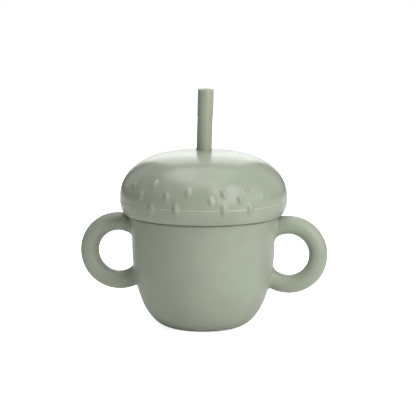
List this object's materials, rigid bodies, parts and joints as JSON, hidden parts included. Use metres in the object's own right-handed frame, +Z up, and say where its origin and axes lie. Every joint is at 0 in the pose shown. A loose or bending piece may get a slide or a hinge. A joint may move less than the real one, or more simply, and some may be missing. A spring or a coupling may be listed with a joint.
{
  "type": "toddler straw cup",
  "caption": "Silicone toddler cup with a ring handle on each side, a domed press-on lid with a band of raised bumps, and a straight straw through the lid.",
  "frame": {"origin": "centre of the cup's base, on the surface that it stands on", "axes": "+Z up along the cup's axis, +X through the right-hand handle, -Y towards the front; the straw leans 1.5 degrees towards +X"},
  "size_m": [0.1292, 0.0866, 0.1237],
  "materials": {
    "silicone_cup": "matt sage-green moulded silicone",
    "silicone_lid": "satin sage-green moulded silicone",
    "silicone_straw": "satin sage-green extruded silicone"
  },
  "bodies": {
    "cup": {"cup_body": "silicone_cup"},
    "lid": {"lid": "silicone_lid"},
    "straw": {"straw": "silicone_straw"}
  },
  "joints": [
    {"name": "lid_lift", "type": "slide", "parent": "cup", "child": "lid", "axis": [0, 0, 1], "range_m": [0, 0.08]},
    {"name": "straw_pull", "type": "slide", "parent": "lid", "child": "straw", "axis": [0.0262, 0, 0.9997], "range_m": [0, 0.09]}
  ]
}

◆ What is needed ◆
Repeat the preceding lines exactly, please, every one of them.

◆ Expected answer ◆
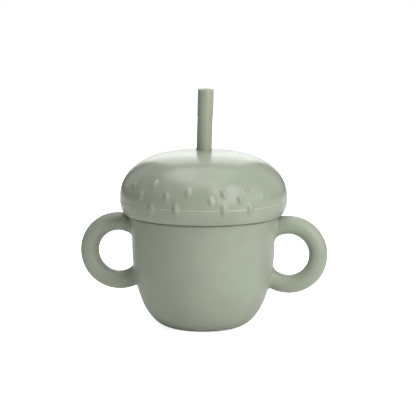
List this object's materials, rigid bodies, parts and joints as JSON, hidden parts included. Use metres in the object's own right-handed frame, +Z up, and say where its origin and axes lie. Every joint is at 0 in the pose shown. A loose or bending piece may get a slide or a hinge. A joint may move less than the real one, or more simply, and some may be missing. A spring or a coupling may be listed with a joint.
{
  "type": "toddler straw cup",
  "caption": "Silicone toddler cup with a ring handle on each side, a domed press-on lid with a band of raised bumps, and a straight straw through the lid.",
  "frame": {"origin": "centre of the cup's base, on the surface that it stands on", "axes": "+Z up along the cup's axis, +X through the right-hand handle, -Y towards the front; the straw leans 1.5 degrees towards +X"},
  "size_m": [0.1292, 0.0866, 0.1237],
  "materials": {
    "silicone_cup": "matt sage-green moulded silicone",
    "silicone_lid": "satin sage-green moulded silicone",
    "silicone_straw": "satin sage-green extruded silicone"
  },
  "bodies": {
    "cup": {"cup_body": "silicone_cup"},
    "lid": {"lid": "silicone_lid"},
    "straw": {"straw": "silicone_straw"}
  },
  "joints": [
    {"name": "lid_lift", "type": "slide", "parent": "cup", "child": "lid", "axis": [0, 0, 1], "range_m": [0, 0.08]},
    {"name": "straw_pull", "type": "slide", "parent": "lid", "child": "straw", "axis": [0.0262, 0, 0.9997], "range_m": [0, 0.09]}
  ]
}